#### Prompt:
Reproduce the entries from their first line up to and including the line with "total_len = 31.75; // [31.25:0.25:33]". Leave out everything after it.
--- BEGIN Material provided ---
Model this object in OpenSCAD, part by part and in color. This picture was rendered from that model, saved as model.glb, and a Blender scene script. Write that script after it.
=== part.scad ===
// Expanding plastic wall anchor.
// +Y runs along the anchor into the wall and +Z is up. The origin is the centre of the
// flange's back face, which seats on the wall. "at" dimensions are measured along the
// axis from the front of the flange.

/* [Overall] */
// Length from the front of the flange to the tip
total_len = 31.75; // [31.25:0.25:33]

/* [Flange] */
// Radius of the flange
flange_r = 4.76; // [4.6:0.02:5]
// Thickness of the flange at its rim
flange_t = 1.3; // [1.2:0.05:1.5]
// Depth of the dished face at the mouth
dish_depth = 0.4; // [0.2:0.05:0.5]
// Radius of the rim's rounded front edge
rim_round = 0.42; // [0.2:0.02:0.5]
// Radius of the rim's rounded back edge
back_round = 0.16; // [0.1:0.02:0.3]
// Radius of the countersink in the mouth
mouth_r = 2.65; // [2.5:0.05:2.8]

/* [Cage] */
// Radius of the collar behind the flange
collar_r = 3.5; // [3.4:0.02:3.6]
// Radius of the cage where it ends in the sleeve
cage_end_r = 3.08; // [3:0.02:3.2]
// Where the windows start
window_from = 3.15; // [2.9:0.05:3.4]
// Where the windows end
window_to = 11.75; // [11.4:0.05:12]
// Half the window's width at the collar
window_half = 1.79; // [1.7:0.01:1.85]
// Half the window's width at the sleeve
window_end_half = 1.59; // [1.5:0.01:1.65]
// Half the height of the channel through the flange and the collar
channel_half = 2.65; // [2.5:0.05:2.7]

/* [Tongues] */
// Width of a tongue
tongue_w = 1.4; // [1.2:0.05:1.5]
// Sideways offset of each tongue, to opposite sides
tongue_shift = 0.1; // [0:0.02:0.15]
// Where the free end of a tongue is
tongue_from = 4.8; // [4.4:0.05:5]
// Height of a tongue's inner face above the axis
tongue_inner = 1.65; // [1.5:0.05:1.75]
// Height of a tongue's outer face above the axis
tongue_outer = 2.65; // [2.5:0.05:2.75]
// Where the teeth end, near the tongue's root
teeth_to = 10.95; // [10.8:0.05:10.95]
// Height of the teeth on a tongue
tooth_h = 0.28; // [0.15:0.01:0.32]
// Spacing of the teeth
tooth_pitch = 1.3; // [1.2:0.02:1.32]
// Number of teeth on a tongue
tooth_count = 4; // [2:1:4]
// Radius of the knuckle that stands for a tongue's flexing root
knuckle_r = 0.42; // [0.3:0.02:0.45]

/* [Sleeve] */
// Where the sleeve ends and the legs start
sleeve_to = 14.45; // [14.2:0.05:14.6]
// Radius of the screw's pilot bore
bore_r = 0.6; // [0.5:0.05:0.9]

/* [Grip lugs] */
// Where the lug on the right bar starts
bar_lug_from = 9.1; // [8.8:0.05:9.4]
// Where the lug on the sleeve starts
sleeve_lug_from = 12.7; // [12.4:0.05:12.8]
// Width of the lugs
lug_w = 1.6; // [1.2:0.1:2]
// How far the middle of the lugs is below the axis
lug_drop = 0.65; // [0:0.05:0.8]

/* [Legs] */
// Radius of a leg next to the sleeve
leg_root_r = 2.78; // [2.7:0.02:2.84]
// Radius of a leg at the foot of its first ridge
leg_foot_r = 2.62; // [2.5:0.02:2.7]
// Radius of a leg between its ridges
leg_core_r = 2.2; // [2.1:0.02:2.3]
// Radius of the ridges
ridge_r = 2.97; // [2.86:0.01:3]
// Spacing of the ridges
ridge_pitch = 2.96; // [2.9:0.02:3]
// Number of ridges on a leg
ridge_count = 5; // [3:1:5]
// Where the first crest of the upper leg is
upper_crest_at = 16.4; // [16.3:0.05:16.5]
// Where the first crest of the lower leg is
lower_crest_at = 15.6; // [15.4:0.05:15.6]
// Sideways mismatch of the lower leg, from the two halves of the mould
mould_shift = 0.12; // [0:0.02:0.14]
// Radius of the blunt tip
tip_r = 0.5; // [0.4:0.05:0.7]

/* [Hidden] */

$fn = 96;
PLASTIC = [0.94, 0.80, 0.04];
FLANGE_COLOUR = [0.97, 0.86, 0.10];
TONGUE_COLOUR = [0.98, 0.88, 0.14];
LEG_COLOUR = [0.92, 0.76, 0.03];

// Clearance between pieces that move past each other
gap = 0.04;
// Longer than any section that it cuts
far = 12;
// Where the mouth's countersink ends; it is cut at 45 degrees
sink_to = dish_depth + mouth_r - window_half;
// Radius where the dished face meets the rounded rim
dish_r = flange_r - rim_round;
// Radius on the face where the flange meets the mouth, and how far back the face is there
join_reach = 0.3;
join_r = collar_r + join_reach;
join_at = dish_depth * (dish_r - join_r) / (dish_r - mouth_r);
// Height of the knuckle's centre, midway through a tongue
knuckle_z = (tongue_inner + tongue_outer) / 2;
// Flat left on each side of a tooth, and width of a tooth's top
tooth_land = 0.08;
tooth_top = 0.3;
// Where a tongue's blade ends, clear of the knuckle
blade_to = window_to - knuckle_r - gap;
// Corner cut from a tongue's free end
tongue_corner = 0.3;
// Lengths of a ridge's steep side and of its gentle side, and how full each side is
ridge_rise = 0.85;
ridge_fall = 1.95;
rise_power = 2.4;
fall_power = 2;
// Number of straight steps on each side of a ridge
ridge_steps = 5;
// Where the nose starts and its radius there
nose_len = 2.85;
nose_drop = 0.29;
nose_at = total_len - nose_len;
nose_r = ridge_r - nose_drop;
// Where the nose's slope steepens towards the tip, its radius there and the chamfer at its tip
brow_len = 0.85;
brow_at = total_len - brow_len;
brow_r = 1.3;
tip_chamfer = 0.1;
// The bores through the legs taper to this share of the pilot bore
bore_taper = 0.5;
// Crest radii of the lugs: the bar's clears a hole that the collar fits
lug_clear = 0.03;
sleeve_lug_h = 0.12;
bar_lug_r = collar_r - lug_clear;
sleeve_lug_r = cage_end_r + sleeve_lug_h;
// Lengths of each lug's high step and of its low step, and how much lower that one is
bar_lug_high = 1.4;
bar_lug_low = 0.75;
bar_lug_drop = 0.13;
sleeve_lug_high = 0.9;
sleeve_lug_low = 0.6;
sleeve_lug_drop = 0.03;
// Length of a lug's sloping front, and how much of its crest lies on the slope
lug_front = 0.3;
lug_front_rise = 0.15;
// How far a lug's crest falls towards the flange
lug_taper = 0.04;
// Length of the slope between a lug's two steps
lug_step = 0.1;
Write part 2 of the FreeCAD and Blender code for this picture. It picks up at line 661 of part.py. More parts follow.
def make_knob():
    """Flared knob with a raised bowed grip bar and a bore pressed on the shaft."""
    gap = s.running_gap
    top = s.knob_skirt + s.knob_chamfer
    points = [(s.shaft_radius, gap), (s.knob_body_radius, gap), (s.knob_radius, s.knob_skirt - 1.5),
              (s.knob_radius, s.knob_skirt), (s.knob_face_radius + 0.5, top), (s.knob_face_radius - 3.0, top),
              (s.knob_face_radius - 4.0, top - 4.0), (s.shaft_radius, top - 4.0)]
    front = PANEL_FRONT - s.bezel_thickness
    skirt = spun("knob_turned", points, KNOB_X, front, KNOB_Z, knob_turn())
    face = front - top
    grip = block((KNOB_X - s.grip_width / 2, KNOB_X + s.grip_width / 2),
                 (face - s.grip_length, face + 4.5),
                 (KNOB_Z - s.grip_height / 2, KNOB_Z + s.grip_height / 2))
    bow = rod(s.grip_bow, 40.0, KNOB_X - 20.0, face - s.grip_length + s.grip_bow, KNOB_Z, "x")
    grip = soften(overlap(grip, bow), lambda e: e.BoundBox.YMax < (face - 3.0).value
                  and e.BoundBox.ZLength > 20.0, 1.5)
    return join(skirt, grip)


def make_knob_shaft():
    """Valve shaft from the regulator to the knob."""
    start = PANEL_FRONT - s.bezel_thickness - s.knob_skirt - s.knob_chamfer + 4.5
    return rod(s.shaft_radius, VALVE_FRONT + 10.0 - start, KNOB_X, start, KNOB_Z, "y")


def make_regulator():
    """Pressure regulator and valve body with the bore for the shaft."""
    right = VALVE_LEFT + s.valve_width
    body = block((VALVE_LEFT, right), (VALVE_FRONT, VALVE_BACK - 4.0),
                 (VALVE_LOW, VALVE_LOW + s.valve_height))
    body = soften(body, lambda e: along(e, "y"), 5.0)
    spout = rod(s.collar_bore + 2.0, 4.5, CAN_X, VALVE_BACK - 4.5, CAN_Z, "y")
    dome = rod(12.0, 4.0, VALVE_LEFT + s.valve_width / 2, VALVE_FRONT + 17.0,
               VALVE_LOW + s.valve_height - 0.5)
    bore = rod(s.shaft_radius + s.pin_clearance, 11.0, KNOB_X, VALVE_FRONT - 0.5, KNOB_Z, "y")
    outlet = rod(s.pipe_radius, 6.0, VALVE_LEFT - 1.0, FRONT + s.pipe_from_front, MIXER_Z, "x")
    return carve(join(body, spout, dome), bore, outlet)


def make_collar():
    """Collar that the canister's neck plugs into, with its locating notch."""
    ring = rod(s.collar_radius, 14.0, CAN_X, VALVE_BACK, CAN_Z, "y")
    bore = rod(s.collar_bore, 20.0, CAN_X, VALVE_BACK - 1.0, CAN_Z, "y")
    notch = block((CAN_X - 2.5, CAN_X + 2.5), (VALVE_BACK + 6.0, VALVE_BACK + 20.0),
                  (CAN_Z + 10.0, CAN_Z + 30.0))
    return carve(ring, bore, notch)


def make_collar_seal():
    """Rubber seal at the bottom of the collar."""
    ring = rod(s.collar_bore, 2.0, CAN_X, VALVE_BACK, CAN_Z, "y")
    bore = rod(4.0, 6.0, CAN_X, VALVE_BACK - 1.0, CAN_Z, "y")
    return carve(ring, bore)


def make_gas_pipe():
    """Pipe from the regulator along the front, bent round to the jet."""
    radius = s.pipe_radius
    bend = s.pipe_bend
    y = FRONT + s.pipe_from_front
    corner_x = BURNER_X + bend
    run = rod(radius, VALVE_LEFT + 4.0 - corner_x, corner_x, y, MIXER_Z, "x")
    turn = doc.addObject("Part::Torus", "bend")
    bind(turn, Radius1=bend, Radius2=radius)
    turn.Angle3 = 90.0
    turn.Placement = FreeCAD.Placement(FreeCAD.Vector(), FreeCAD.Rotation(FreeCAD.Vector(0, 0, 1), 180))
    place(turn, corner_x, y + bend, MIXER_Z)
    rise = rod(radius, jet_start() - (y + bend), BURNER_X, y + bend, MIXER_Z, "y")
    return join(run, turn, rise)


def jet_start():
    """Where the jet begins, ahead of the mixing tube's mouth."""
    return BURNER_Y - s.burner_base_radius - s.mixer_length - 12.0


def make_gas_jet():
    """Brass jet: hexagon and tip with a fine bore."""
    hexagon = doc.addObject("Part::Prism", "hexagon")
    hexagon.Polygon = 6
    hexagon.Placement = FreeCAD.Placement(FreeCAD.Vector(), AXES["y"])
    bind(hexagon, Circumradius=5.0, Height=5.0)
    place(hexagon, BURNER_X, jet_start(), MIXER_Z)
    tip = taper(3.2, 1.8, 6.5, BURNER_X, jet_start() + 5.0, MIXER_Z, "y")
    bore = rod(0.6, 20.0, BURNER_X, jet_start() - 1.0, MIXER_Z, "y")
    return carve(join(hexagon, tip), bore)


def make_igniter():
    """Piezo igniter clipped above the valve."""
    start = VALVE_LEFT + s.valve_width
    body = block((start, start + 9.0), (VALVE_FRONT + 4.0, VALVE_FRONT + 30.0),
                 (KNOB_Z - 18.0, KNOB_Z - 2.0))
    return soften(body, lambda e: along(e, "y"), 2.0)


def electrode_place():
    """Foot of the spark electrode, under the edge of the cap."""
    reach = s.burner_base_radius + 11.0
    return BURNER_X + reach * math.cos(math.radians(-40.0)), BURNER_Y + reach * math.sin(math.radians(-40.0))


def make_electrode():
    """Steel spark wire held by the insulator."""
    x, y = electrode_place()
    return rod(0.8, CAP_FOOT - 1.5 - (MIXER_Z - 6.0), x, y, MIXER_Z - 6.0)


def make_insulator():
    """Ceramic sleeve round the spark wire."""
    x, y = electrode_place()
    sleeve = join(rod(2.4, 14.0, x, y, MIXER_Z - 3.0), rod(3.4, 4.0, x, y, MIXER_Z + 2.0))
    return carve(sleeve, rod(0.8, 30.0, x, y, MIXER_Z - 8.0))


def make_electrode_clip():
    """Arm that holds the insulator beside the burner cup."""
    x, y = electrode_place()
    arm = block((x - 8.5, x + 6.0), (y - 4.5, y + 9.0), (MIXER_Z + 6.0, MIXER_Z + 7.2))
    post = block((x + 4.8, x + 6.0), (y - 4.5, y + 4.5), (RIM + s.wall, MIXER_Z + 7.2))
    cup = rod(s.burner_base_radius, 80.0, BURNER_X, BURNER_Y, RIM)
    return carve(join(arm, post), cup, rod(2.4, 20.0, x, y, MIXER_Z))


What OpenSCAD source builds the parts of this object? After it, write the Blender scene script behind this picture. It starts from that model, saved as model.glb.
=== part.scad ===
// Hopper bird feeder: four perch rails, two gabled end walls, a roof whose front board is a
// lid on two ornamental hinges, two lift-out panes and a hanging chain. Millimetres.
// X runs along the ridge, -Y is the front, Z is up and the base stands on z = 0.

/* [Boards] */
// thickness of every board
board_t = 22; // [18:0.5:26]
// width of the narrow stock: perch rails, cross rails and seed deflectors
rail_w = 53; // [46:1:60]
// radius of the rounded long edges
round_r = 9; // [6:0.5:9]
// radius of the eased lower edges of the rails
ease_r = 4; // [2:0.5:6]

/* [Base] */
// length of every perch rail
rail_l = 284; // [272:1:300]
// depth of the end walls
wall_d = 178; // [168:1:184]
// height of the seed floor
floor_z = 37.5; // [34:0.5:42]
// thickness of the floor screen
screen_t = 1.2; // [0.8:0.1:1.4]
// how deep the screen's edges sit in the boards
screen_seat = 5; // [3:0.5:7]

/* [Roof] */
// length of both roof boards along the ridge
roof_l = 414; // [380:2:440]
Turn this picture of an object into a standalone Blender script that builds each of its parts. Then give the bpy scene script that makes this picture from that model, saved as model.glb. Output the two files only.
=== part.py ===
--- END Material provided ---
#### Answer:
Model this object in OpenSCAD, part by part and in color. This picture was rendered from that model, saved as model.glb, and a Blender scene script. Write that script after it.
=== part.scad ===
// Expanding plastic wall anchor.
// +Y runs along the anchor into the wall and +Z is up. The origin is the centre of the
// flange's back face, which seats on the wall. "at" dimensions are measured along the
// axis from the front of the flange.

/* [Overall] */
// Length from the front of the flange to the tip
total_len = 31.75; // [31.25:0.25:33]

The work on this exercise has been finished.